笑みと憂い。発展と停滞。富裕と貧困。相反する現実が、私の眼前に広がっている。
インドは「混沌」の国である。



信号待ちをしている車内に、一人の少年がひょっこりと顔を覗かせた。薄汚れた服を着た、10歳ほどの男の子。目には生気がなく、頬はこけている。
彼は「10ルピー、10ルピー」と言いながら、ペンの束を差し出してきた。

これが所謂物売りである。物乞いとは違う。
彼が売ろうとしているペンは、日本では100円程度で買えるものだ。インドではミネラルウォーターが約20ルピーであるから、このペンを現地の物価で考えると、日本円にしてだいたい50円というところだろうか。

しかし、そこで「ずいぶん安い買い物だ」と財布を出すのは少し早い。問題は二つある。
一つは、その10ルピーが彼の将来に渡る職業を決定付けてしまうかもしれない、ということだ。観光客にすがって物を売るだけで、簡単にお金を手にすることができる。「味をしめた」彼らは、学校に行く機会も定職に就く道も、自らの手で棒にふってしまうかもしれない。

もう一つは、彼らの背後にブローカーがいる可能性だ。子供に手頃な商品を渡す代わりに、彼らの稼ぎの何割かを奪っていく存在である。このシステムは彼らの稼ぎを減らすというだけではなく、子供たちの間に物売りを職業化させる原因ともなろう。
余談だが、『スラムドッグ・ミリオネア』という映画をご存じだろうか。そこには悪徳業者が非情な手段で子供たちを翻弄し、観光客からお金をかき集める様子が描かれていた。――同情をひくために彼らの目をくりぬくのである。これは決して映画の中だけの話ではなく、子供たちの腕や足が犠牲にされている現実は、都市部で何件も報告されている。

それでも、私は彼に10ルピーを渡したいと思った。「10ルピー、10ルピー」と繰り返す声は悲哀に満ちている。
日本円にしてたった15円。たった15円を、目の前の小さな男の子に渡せない自分とは。

結局、私は彼のペンと10ルピーを交換しなかった。
彼の首元には、きれいなネックレスがかかっていたのだ。本当に貧困にあえぐ子供ならこのようネックレスは付けられないはずである。「職業化」と「ブローカー」という言葉が頭の中を駆け巡り、どうすれば良いのだろうかとためらった瞬間に、信号は青に変わった。
おそらく彼のすべてが、演技だったのだろう。



一口に物売りと言っても、その実情・背景は様々である。物乞いも同じだ。
「職業化」「ブローカー」は重要な問題であるが、それは所詮可能性の話に過ぎない。私が出会った少年のような子供もいれば、本当に苦しんでいる子供も山ほどいるだろう。
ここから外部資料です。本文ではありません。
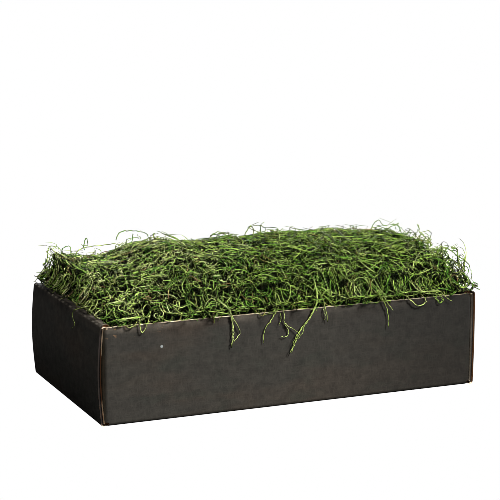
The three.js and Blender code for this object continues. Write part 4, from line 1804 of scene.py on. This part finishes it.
@dataclass
class MossBunch:
    """The whole bunch: a heart in near-black painted shade, sprigs and curls tangled over it, and loose
    sprigs over the rim.
    """

    form: HeapForm = field(default_factory=HeapForm)
    crown_stems: int = 750
    leaves_per_stem: int = 4
    nodes_per_stem: int = 3
    crown_locks: int = 1200
    strands_per_lock: int = 3
    crown_curls: int = 1900
    crown_under: int = 1300
    fans: int = 60
    leaves_per_fan: int = 5
    wisps: int = 260
    wisp_reach: float = 118.0
    hidden_strands: int = 800
    stem: StrandKind = StrandKind(length=(40.0, 76.0), rings=18, radius=(0.4, 0.54), curl=0.07, lift=1.8,
                                  loop=(0.0, 0.06))
    leaf: StrandKind = StrandKind(length=(16.0, 36.0), rings=12, radius=(0.34, 0.48), curl=0.1, lift=2.3,
                                  loop=(0.03, 0.18))
    lock: StrandKind = StrandKind(length=(24.0, 50.0), rings=14, radius=(0.34, 0.47), curl=0.07, lift=2.3,
                                  loop=(0.02, 0.15))
    curl: StrandKind = StrandKind(length=(22.0, 40.0), rings=17, radius=(0.34, 0.48), curl=0.08, lift=2.2,
                                  loop=(0.14, 0.36))
    blade: StrandKind = StrandKind(length=(18.0, 36.0), rings=10, radius=(0.38, 0.5), curl=0.05, lift=1.6,
                                   loop=(0.0, 0.07))
    under: StrandKind = StrandKind(length=(30.0, 55.0), rings=11, radius=(0.5, 0.8), curl=0.09)
    wisp: StrandKind = StrandKind(length=(14.0, 28.0), rings=12, radius=(0.36, 0.48), curl=0.1, lift=1.0,
                                  loop=(0.12, 0.34), tip_share=0.7)
    crown_depth: Span = (-2.5, 6.0)
    curl_depth: Span = (-5.5, 4.0)
    under_depth: Span = (6.0, 13.0)
    hidden_depth: Span = (1.0, 8.0)
    leaf_depth: Span = (-4.0, 3.0)
    fan_depth: Span = (-1.0, 2.5)
    wisp_depth: Span = (-5.0, 0.0)
    crown_tones: Span = (2.0, 1.7)
    curl_tones: Span = (2.2, 1.5)
    under_tones: Span = (2.5, 2.5)
    plain_tones: Span = (2.0, 2.0)
    fan_tone: float = 0.7
    fan_tone_spread: float = 0.16
    tone_spread: float = 0.24
    leaf_fork: Span = (20.0, 80.0)
    fan_fork: Span = (0.0, 40.0)
    fork_lift: float = 0.35
    wisp_lift: float = 0.25
    hidden_inset: float = 3.0
    hidden_foot: float = 2.0
    lock_width: float = 1.3
    lock_parting: float = 2.4
    # Random painted shade of each strand and of each strand in a lock.
    strand_shade: Span = (0.82, 1.14)
    lock_shade: Span = (0.7, 1.14)
    most_triangles: int = 180000

    def __post_init__(self) -> None:
        """Seeds the draws."""
        self.random = np.random.default_rng(SEED)
        self.walker = StrandWalker(self.form, self.random)

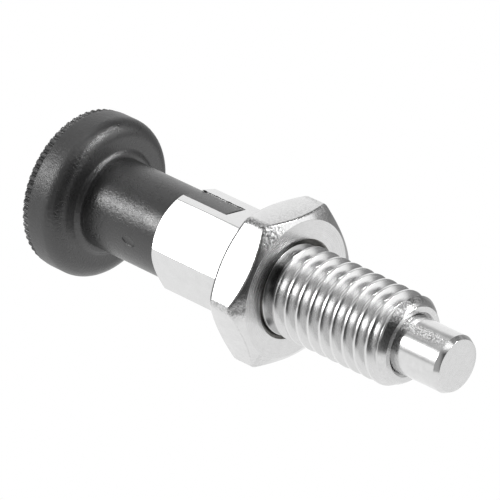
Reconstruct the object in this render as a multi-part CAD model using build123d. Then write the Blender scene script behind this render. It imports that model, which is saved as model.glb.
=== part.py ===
"""Indexing plunger with rest position, M8 sleeve, 5 mm pin, plastic mushroom grip.

Frame: millimetres. The plunger's axis is X, +X runs towards the pin's tip.
The origin lies on the axis, in the plane of the lock nut's front face, which
bears on the plate that the sleeve is screwed into. +Z is the outward normal of
the collar flat that carries the upper slot.
"""
from build123d import *
import math
import os

os.makedirs("parts", exist_ok=True)

# ---------------------------------------------------------------- dimensions
# thread, M8 x 1.25
THREAD_R = 3.97          # crest radius of an M8 external thread, class 6g
THREAD_ROOT_R = 3.23     # root radius, also the radius of the relief groove
NOSE_X = 12.7            # front end of the sleeve
NOSE_CHAMFER = 0.72      # 45 degree lead at the front end
RELIEF_W = 1.3           # thread relief behind the thread, hidden by the nut

# lock nut, thin hexagon M8
NUT_AF = 12.75           # across flats
NUT_T = 3.7              # thickness
NUT_CHAMFER_R = 6.0      # radius of the bearing circle
NUT_CHAMFER_SLOPE = 0.6  # axial depth of the corner chamfer per mm of radius
NUT_BORE_R = 4.02        # runs over the thread crests
NUT_SINK_R = 4.35        # countersink at both faces
NUT_CORNER_R = 0.55      # rounded corners of the forged blank
NUT_TURN = 5.4           # degrees, how the nut happens to be turned

# hexagonal collar
COLLAR_AF = 8.0
COLLAR_FRONT_X = -3.75   # shoulder that the nut runs up against
COLLAR_REAR_X = -12.7
COLLAR_REAR_R = 3.75     # radius where the rear chamfer starts
COLLAR_SLOPE = 0.88      # axial depth of the rear chamfer per mm of radius
SLOT_W = 2.4             # slot milled across the rear of the collar
SLOT_END_X = -7.45
SLOT_END_R = 0.08

# bores
BORE_R = 2.515           # guide bore of the pin and chamber of the spring
BORE_SINK_R = 2.78       # countersink at the nose
WEB_X = -5.8             # front face of the web that carries the spring
STEM_HOLE_R = 1.53

# indexing pin
PIN_R = 2.485
PIN_TIP_X = 17.4
PIN_TIP_R = 2.245        # end face, lead-in chamfer of 30 degrees
PIN_TIP_L = 0.43
SHOULDER_X = 4.2         # the spring pushes here
STEM_R = 1.5
STEM_END_X = -21.6
BARB_R = 1.66
BARB_L = 0.8
BARB_COUNT = 5
BARB_X0 = -20.9          # rear edge of the last barb

# compression spring, closed and ground ends
WIRE_D = 0.5
SPRING_MEAN_R = 2.1
SPRING_TURNS_ACTIVE = 7

# grip, one moulding: head, neck and two keys
NECK_R = 4.0
KEY_W = 2.3
KEY_GAP = 0.15           # between the key's end and the slot's end
KEY_BORE_R = 1.56        # the stem passes between the two keys
FLARE_X = -20.3          # the root of the neck flares into the head from here
FLARE_R = 4.6            # radius where the flare would meet the face
FLARE_FILLET = 0.3       # crease between the flare and the face
FACE_X = -20.77          # front face of the head
HEAD_R = 7.08
HEAD_FILLET = 1.5        # front edge of the head
RIB_X0 = -23.83          # ribbed band, front edge
RIB_X1 = -24.5           # ribbed band, rear edge
RIB_R = 6.97             # at the rear edge, a little less than the head
RIB_DEPTH = 0.13
RIB_COUNT = 60
REAR_EDGE_R = 0.12
DOME_X = -25.7           # highest point of the domed rear face

STROKE = 5.2             # travel of the pin and grip, spring nearly solid


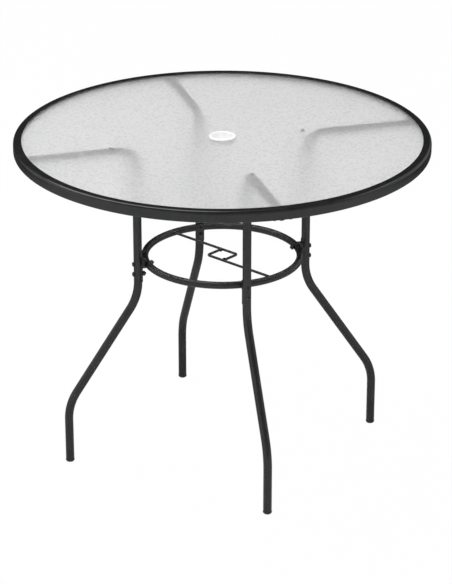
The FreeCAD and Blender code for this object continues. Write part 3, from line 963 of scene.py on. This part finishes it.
def make_world():
    world = bpy.data.worlds.new("studio")
    world.use_nodes = True
    bpy.context.scene.world = world
    s = Shader(world.node_tree)
    way = s.node("ShaderNodeSeparateXYZ", Vector=s.out(s.node("ShaderNodeTexCoord"), "Generated"))
    sides = s.ramp(s.out(way, "X") * 0.5 + 0.5, *SIDE_WALLS)
    front = s.ramp(s.out(way, "Y") * 0.5 + 0.5, *FRONT_WALL)
    walls = sides.sum("MAXIMUM", sides, front) * s.ramp(s.out(way, "Z"), *WALL_TOPS)
    shade = s.blend(reflected(s) * (1.0 - walls), WHITE, BLACK)
    ambient = s.node("ShaderNodeBackground", Color=WHITE, Strength=AMBIENT)
    shown = s.node("ShaderNodeBackground", Color=shade, Strength=1.0)
    blend_by_ray(s, ambient, shown, seen_background(s), "ShaderNodeOutputWorld")


def floor_shine(s):
    """What glossy surfaces see of the floor: white before the table, and darker behind and right of it."""
    place = s.node("ShaderNodeSeparateXYZ", Vector=s.object_place())
    back = s.ramp(s.out(place, "Y") * FADE_BACK + s.out(place, "X") * FADE_RIGHT + 0.5, *FLOOR_FADE)
    return s.blend(back * reflected(s), WHITE, FLOOR_DARK)


def make_floor():
    """A plain white floor that glows to the camera and still takes the table's soft shadow."""
    half = FLOOR_SIZE / 2
    mesh = bpy.data.meshes.new("floor")
    corners = [(-half, -half, 0), (half, -half, 0), (half, half, 0), (-half, half, 0)]
    mesh.from_pydata(corners, [], [(0, 1, 2, 3)])
    floor = bpy.data.objects.new("floor", mesh)
    bpy.context.scene.collection.objects.link(floor)
    material, s = new_material("studio_floor")
    matt = s.node("ShaderNodeBsdfDiffuse", Color=FLOOR_MATT)
    glow = s.node("ShaderNodeEmission", Color=floor_shine(s), Strength=1.0)
    blend_by_ray(s, matt, glow, seen_background(s) * FLOOR_GLOW, "ShaderNodeOutputMaterial")
    mesh.materials.append(material)


def add_softbox(name, place, length, width, power, turn=0.0):
    """A long soft lamp that hangs level and faces down, its length turned from the X axis."""
    lamp = bpy.data.objects.new(name, bpy.data.lights.new(name, "AREA"))
    lamp.data.shape = "RECTANGLE"
    lamp.data.size = length
    lamp.data.size_y = width
    lamp.data.energy = power
    lamp.location = place
    lamp.rotation_euler = (0, 0, math.radians(turn))
    bpy.context.scene.collection.objects.link(lamp)
    return lamp


def make_studio():
    make_camera()
    make_world()
    make_floor()
    add_softbox("key_lamp", (-1.3, 1.1, 3.2), length=3.4, width=1.3, power=73.0, turn=142.0)
    add_softbox("fill_lamp", (3.0, 0.0, 3.2), length=3.4, width=1.3, power=22.0, turn=90.0)
    front = add_softbox("front_lamp", FRONT_LAMP_AT, length=2.0, width=2.0, power=62.0)
    front.rotation_euler = (TABLE_MIDDLE - FRONT_LAMP_AT).to_track_quat("-Z", "Y").to_euler()
    front.visible_glossy = False
    bpy.context.scene.view_settings.view_transform = "Standard"


make_rim()
make_glass()
make_gasket()
make_pole_ring()
make_collar()
make_at_legs("leg_tube", "leg", "black_coat", fill_leg)
make_at_legs("foot_cap_round", "foot_cap", "black_plastic", fill_cap)
make_at_legs("bumper", "glass_pad", "black_rubber", fill_pad)
make_at_legs("bent_plate", "leg_plate", "black_coat", fill_plate)
make_at_legs("saddle", "ring_spacer", "black_plastic", fill_spacer)
make_at_legs("arm_bracket", "rim_bracket", "black_coat", fill_bracket)
make_hoop()
make_guide_wires()
make_all_fasteners()
make_studio()
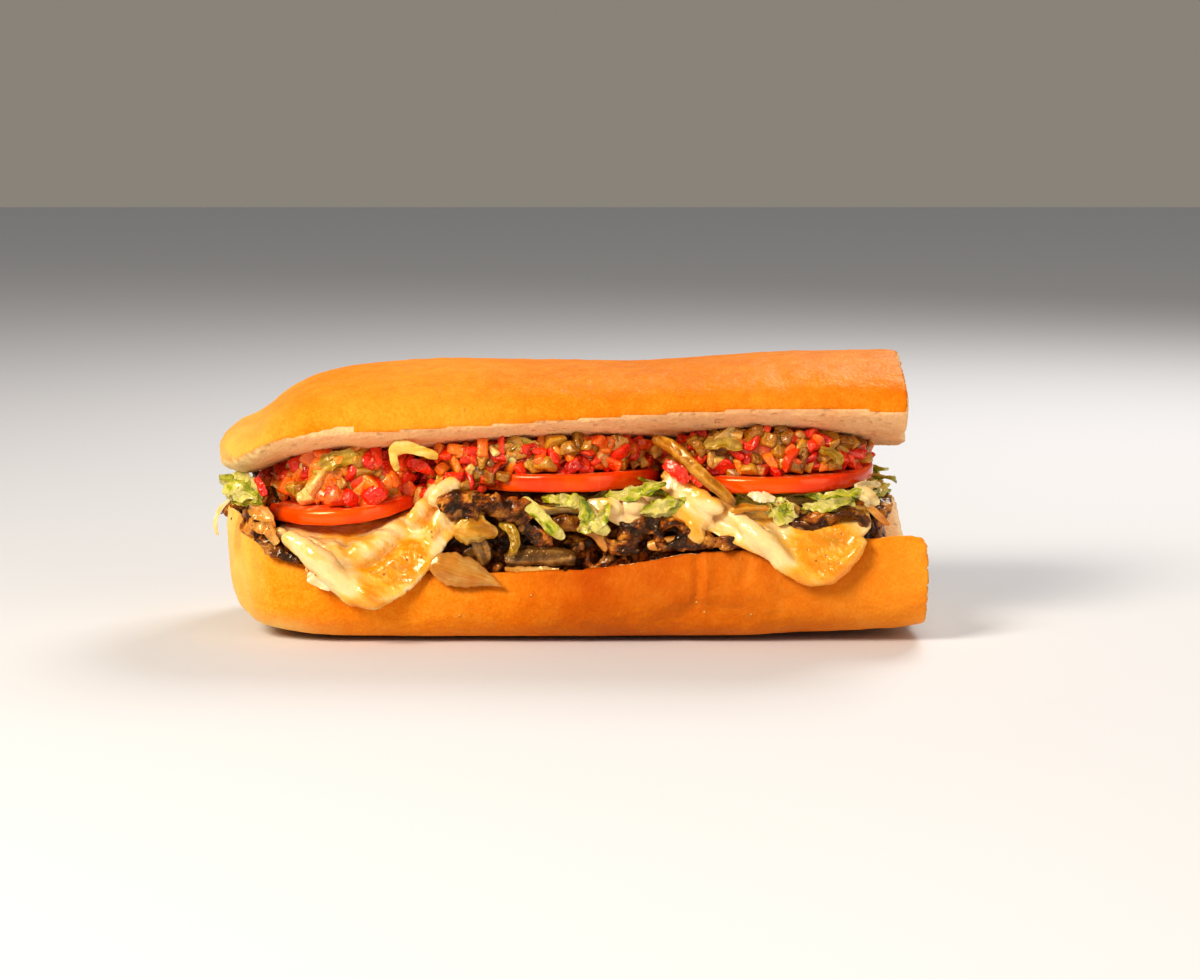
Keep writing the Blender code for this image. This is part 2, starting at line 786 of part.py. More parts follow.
def lettuce_shreds():
    """Larger shreds of lettuce that hang out of the open side."""
    sweep(
        "lettuce_shred_slanting",
        (
            (-0.0142, -0.0366, 0.0408),
            (-0.0105, -0.0388, 0.0378),
            (-0.0062, -0.0394, 0.0334),
            (-0.0025, -0.0386, 0.0300),
        ),
        0.0036,
        0.0016,
        "lettuce",
    )
    sweep(
        "lettuce_shred_middle",
        (
            (0.0020, -0.0378, 0.0398),
            (0.0042, -0.0394, 0.0376),
            (0.0062, -0.0404, 0.0345),
            (0.0100, -0.0404, 0.0318),
        ),
        0.0046,
        0.0012,
        "lettuce",
        cup=0.0006,
    )
    sweep(
        "lettuce_leaf_centre",
        (
            (0.0205, -0.0368, 0.0362),
            (0.0250, -0.0386, 0.0376),
            (0.0295, -0.0388, 0.0390),
            (0.0330, -0.0372, 0.0402),
        ),
        0.0048,
        0.0010,
        "lettuce",
        cup=0.0006,
    )
    sweep(
        "lettuce_leaf_right",
        (
            (0.0655, -0.0375, 0.0380),
            (0.0700, -0.0385, 0.0385),
            (0.0750, -0.0380, 0.0392),
            (0.0790, -0.0368, 0.0398),
        ),
        0.0044,
        0.0010,
        "lettuce",
        cup=0.0006,
    )
    sweep(
        "lettuce_leaf_end",
        (
            (-0.0995, -0.0140, 0.0418),
            (-0.0965, -0.0190, 0.0424),
            (-0.0925, -0.0235, 0.0416),
            (-0.0885, -0.0270, 0.0405),
        ),
        0.0054,
        0.0010,
        "lettuce",
        cup=0.0008,
    )


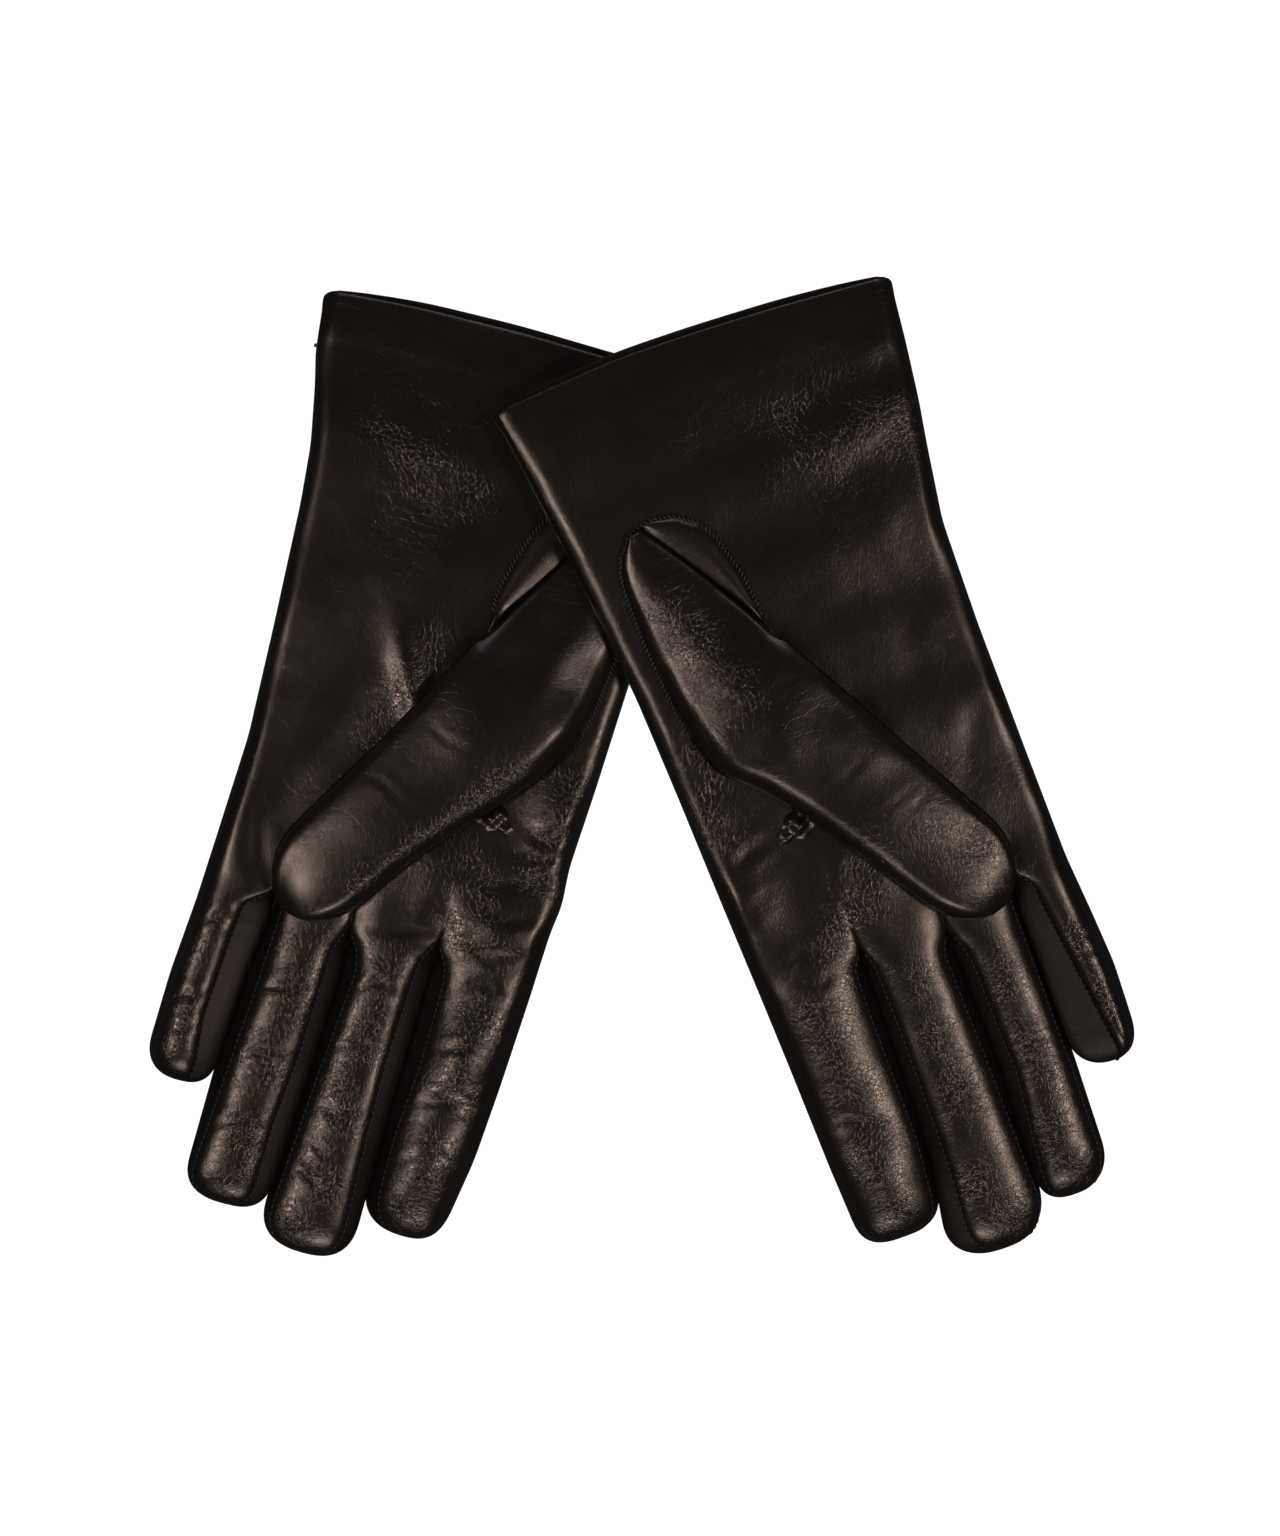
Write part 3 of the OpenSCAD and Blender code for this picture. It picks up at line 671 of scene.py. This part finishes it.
def make_finger(glove, k, looks):
    """Finger k: palm strip, back strip, side strips or folds, lining and seam stitches."""
    name = STRIPS[k]
    rows = finger_rows(glove, k)
    before = np.arange(SPLIT - 3, SPLIT, STEP)
    lead = len(before)
    rows = np.concatenate([before, rows])
    palm = strip(glove, k, rows)
    low, high = body_edge(glove, k, 0, rows), body_edge(glove, k, 1, rows)
    low_lean = LEAN if k > 0 else 0
    high_lean = LEAN if k < 3 else 0
    low_under = low + (0.4 - low_lean / 2 if k > 0 else 1.3)
    high_under = high - (0.4 + high_lean / 2 if k < 3 else 1.3)
    under = back(glove, rows, low_under, high_under, COLUMNS[k] // 2 + 1)
    high_wall = wall(palm[:, -1], under[:, 0], high, high_lean)
    low_wall = wall(palm[:, 0], under[:, -1], low, low_lean)[:, ::-1]
    flat = {"palm": palm, "high": high_wall, "under": under, "low": low_wall}
    sheets = {key: round_tip(grid, glove, k) for key, grid in flat.items()}
    middle = float((low + high)[0] / 2)
    start, end = (middle, BEND[0], 0), (middle, BEND[1], 0)
    higher = [f"{name}_fourchette_{STRIPS[k + 1]}"] if k < 3 else []
    lower = [f"{name}_fourchette_{STRIPS[k - 1]}"] if k > 0 else []
    jobs = [("palm", "palm_strip", [f"{name}_palm_strip"]), ("under", "back_strip", [f"{name}_back_strip"]),
            ("high", "index_side", higher), ("low", "little_side", lower)]
    for key, label, nodes in jobs:
        grid = sheets[key]
        between = key in ("high", "low") and nodes
        # Strips between fingers take the darker fourchette copy of the leather: painted shade between the
        # fingers.
        look = looks["fourchette" if between else "leather"]
        piece = shell(glove, f"{name}_{label}_leather", grid[lead:], look,
                      facing=normals(grid)[lead:], rest=flat[key][lead:])
        bend(piece, glove, name, start, end, "fourchette_leather" if between else "leather", *nodes)
    whole = ring_of(sheets["palm"], sheets["high"], sheets["under"], sheets["low"])[lead:]
    lining = shell(glove, f"{name}_lining_knit", whole[:-2:3, ::2], looks["lining"], LEATHER + 0.3, 0.4)
    bend(lining, glove, name, start, end, "lining", f"{name}_lining")
    for side in (0, 1):
        if outer(k, side):
            continue
        crotch = glove.shape["crotches"][k - 1 + side]
        line = sheets["palm"][lead:-3, -side]
        line = line[line[:, 1] > crotch + 1]
        paths = stitches(line, np.gradient(line, axis=0), 1.9, 1.5, 0.3, -0.05)
        seam = thread(glove, f"{name}_seam_stitches_{side}", paths, looks["thread"], 0.2)
        bend(seam, glove, name, start, end, "thread")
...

初めてインドに足を踏み入れる人間なら誰しも、物乞いや物売りにどう対応するかは考えざるをえない。彼らは道のあちらこちらにいて、裕福な観光客が来るのを待ち構えているのだから。
彼らを目の前にして私たちは、子供を助けたいという気持ちと、「職業化」「ブローカー」の可能性を、天秤にかけるのだ。その結果は個人の裁量によるし、また、そのシチュエーションにもよる。遠く離れた日本で考えた答えは、おそらくインドで打ち壊されてしまうだろう。
この問題に正解はない。ただ実際に彼らを目の前にしたとき、その時と場合による自分にとっての正解を、考えて選んでいくのみである。私はそう考える。




リクシャーから見える景色は、日本でメディアから伝わる事実とはずいぶんと様子が異なる。インドは、言葉では表し難い多様性を持っている。
冒頭に述べた「混沌」という言葉もそうだ。発展も停滞も、富裕も貧困も、その実情はとても一言では表現し切れない。
その国の真実を知りたいのなら、その国に行くしかないのである。

好奇心を満たすでも、国際問題について知るでも、解決策を見出すでも、そのすべてはその国を訪れることから始まる。
より深い知識と理解を得るためには、平和で快適な日本からそうではない異国へ、覚悟を決めて足を踏み入れなければならない。